O Brasil acompanha, com tristeza e preocupação, as tragédias climáticas que se abatem sobre o Rio Grande do Sul e parte do Sul do país, deixando um rastro doloroso de mortes de humanos e animais, e uma destruição material muito elevada, demolindo moradias, bens públicos, pontes e estradas, e acabando com plantações agrícolas. Na sequência dessas enchentes que fazem transbordar barragens, elevando de modo espantoso o nível de rios e lagoas, chegam as doenças que afetam a todos, especialmente crianças e idosos.
O que está acontecendo agora, numa repetição muitíssimo potencializada dos episódios registrados no ano passado, quando grandes enchentes já haviam causado muitas mortes e estragos materiais importantes, não acontece simplesmente por acaso. Em menos de um ano, quatro desastres climáticos atingiram o Rio Grande do Sul. Em 2023, três eventos ocorreram em junho, setembro e novembro, deixando 80 mortos. Vê-se, assim, que se trata de um ciclo histórico que teve um ápice no ano de 1941, mas este de agora, já é o maior de toda a história.
Não é algo que pode ser colocado na conta apenas da natureza, uma catástrofe inevitável. Todos os alertas possíveis foram feitos às autoridades sobre os riscos que haveriam em futuro próximo, sobre a necessidade de se adotar urgentes medidas de contenção, mas nada, simplesmente, foi feito no sentido de prevenção. O Rio Grande do Sul, que tem o justificado orgulho de ser uma liderança nacional na produção de grãos, com forte influência na balança comercial do Brasil, deve arcar, no mesmo grau de sentimento, com a responsabilidade de haver promovido uma severa devastação do ambiente natural do Estado.
E o pior é que, ao contrário disso, de atuar para remediar, ao menos, os riscos de tragédias, os governantes não fizeram nada e as agressões ao meio-ambiente continuaram de forma desenfreada.
O professor do Departamento de Ecologia do Instituto de Biociências da Universidade Federal do Rio Grande do Sul, Valério Pilar, que há mais de 20 anos adverte para a incidência repetida desses desastres, afirma que em seu Estado tornou-se natural um conceito: “derrubar uma floresta é um problema, mas devastar o campo nativo não é.”
E diz que o Pampa está nesse segundo caso. É esse bioma que sustenta o equilíbrio ecológico no território gaúcho, e vem sendo destruído de maneira espantosa.

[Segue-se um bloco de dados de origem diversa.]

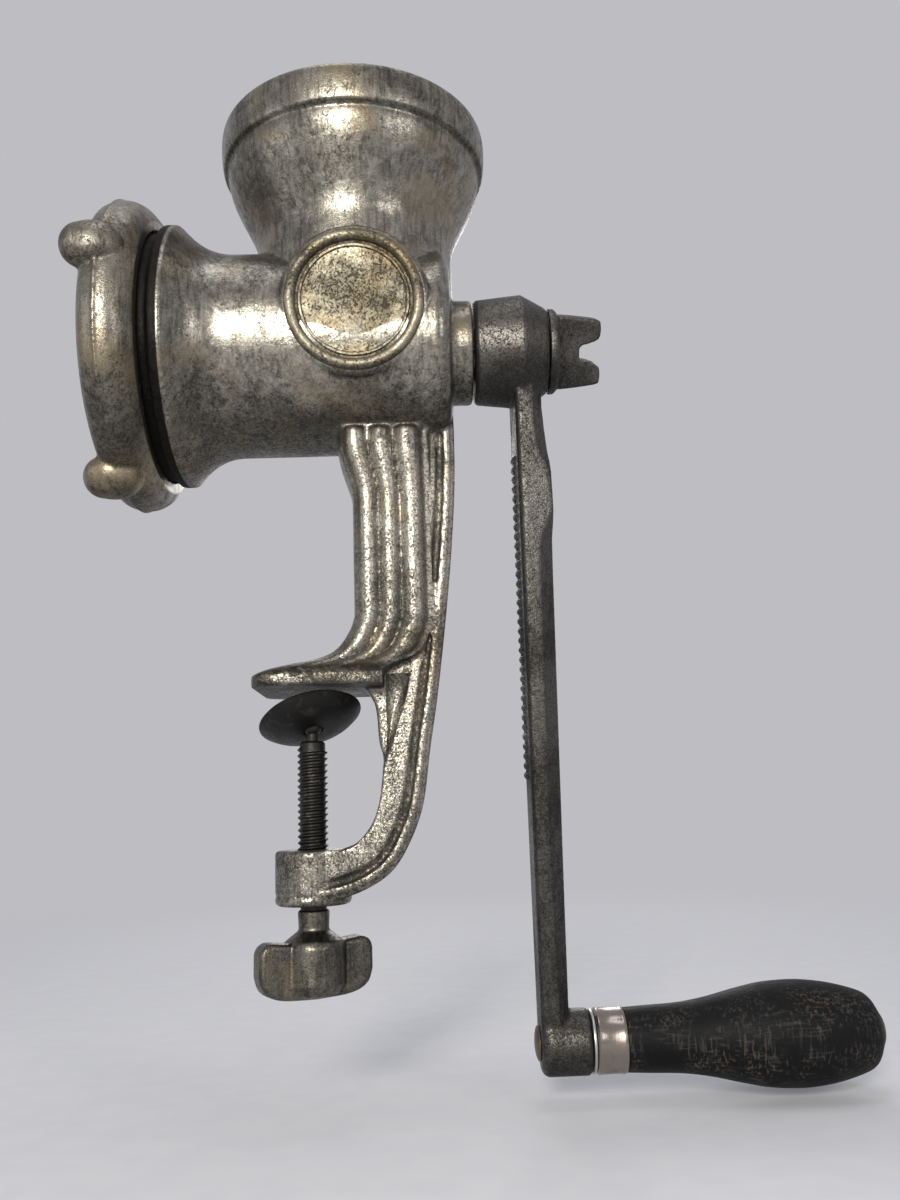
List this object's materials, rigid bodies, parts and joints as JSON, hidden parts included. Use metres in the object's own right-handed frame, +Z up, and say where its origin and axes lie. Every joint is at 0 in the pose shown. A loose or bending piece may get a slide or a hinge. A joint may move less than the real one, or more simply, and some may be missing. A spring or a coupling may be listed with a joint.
{
  "type": "hand cranked meat grinder with table clamp",
  "caption": "Clamp-on hand meat grinder: round hopper over a barrel with feed auger, knife and holed plate, lugged ring nut, crank with turned grip and wing screw clamp.",
  "frame": {"origin": "on the flat underside of the clamp's fixed jaw, where the clamp screw's axis meets it", "axes": "+Z up along the clamp screw, -X along the barrel towards its mouth, +X towards the crank, -Y towards the side with the round medallion boss"},
  "size_m": [0.2166, 0.0872, 0.271],
  "materials": {
    "tinned_cast_iron": "worn tinned cast iron, grey with an olive cast, pitted",
    "dark_cast_iron": "darkened rough cast iron",
    "bright_steel": "ground steel",
    "black_steel": "blackened turned steel",
    "washer_fibre": "vulcanised fibre",
    "ferrule_tin": "bright tinned sheet steel",
    "black_wood": "turned wood, painted black and worn"
  },
  "bodies": {
    "frame": {"body_casting": "tinned_cast_iron", "plate_key_pin": "bright_steel"},
    "auger": {"feed_auger": "tinned_cast_iron", "auger_front_stud": "bright_steel", "cutter_knife": "bright_steel", "auger_thrust_washer": "washer_fibre"},
    "crank": {"crank_arm": "dark_cast_iron", "handle_spindle": "dark_cast_iron", "handle_washer": "dark_cast_iron"},
    "thumb": {"crank_thumb_screw": "dark_cast_iron"},
    "grip": {"handle_grip": "black_wood", "handle_ferrule": "ferrule_tin"},
    "plate": {"cutter_plate": "bright_steel"},
    "ring": {"ring_nut": "tinned_cast_iron"},
    "swivel": {"pad_ball_stud": "black_steel"},
    "screw": {"clamp_screw": "black_steel", "clamp_wing_handle": "tinned_cast_iron"},
    "pad": {"clamp_pad": "black_steel"}
  },
  "joints": [
    {"name": "crank_turn", "type": "hinge", "parent": "frame", "child": "auger", "pos_m": [0, 0, 0.096], "axis": [1, 0, 0], "continuous": true},
    {"name": "crank_off", "type": "slide", "parent": "auger", "child": "crank", "axis": [1, 0, 0], "range_m": [0, 0.009]},
    {"name": "thumb_screw_turn", "type": "hinge", "parent": "crank", "child": "thumb", "pos_m": [0, 0, 0.096], "axis": [1, 0, 0], "range_deg": [0, 2025]},
    {"name": "grip_spin", "type": "hinge", "parent": "crank", "child": "grip", "pos_m": [0, 0.02389, -0.09582], "axis": [1, 0, 0], "continuous": true},
    {"name": "plate_out", "type": "slide", "parent": "frame", "child": "plate", "axis": [-1, 0, 0], "range_m": [0, 0.008]},
    {"name": "ring_turn", "type": "hinge", "parent": "plate", "child": "ring", "pos_m": [0, 0, 0.096], "axis": [-1, 0, 0], "range_deg": [0, 900]},
    {"name": "clamp_travel", "type": "slide", "parent": "frame", "child": "swivel", "axis": [0, 0, -1], "range_m": [0, 0.024]},
    {"name": "screw_turn", "type": "hinge", "parent": "swivel", "child": "screw", "pos_m": [0, 0, 0], "axis": [0, 0, -1], "range_deg": [0, 5400]},
    {"name": "pad_tilt", "type": "hinge", "parent": "swivel", "child": "pad", "pos_m": [0, 0, -0.009], "axis": [0.8453, 0.5344, 0], "range_deg": [0, 53.2]}
  ],
  "couplings": [
    {"joint": "thumb_screw_turn", "follows": "crank_off", "rad_per_m": 3926.9},
    {"joint": "ring_turn", "follows": "plate_out", "rad_per_m": 1963.4},
    {"joint": "screw_turn", "follows": "clamp_travel", "rad_per_m": 3926.9}
  ]
}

Em todo o território existem apenas 49 unidades de conservação, alcançando pouco mais de 3% de sua extensão de 17,6 milhões de hectares, pois as terras foram ocupadas sem qualquer critério de preservação pelas lavouras de soja e as florestas artificiais de eucalipto.
Ele alerta que ocorreu o afrouxamento da fiscalização, a opção pela monocultura e os agrotóxicos, o papel cúmplice dos governos com a destruição da natureza e a ação suicida do agronegócio, entre outros pontos.
Ao ser indagado se os Pampas vão acabar, ele seguramente responde:
“No ritmo em que a transformação dos campos nativos em lavouras e silvicultura está acontecendo, vai acabar. Vão restar as áreas que realmente não podem ser cultivadas, solos muito rasos, rochosos. O mapa atual de remanescentes de campo mostra as áreas que estão sobre solos muito pouco adequados à agricultura mais intensiva.”
Ao defender a necessidade urgente de um zoneamento agrícola para o Rio Grande Sul, o professor Valério Pillar não mede palavras:
“É necessário, sim, um zoneamento. O ideal seria isso. O problema é que a ambição, o interesse econômico, é tão forte que se sobrepõe a qualquer outro interesse da sociedade. Quer dizer, como sociedade, seria interessante que esses municípios em zonas mais vulneráveis à seca ou às torrentes tivessem uma economia menos dependente da agricultura. Mas, não. Eles se metem lá a plantar soja, sabendo que é arriscado e talvez sabendo que, se der ruim, o Estado vai apoiar, aqueles que tiraram financiamento vão poder jogar para diante aquela dívida. Socializa o prejuízo. Estamos nesse estilo há décadas.”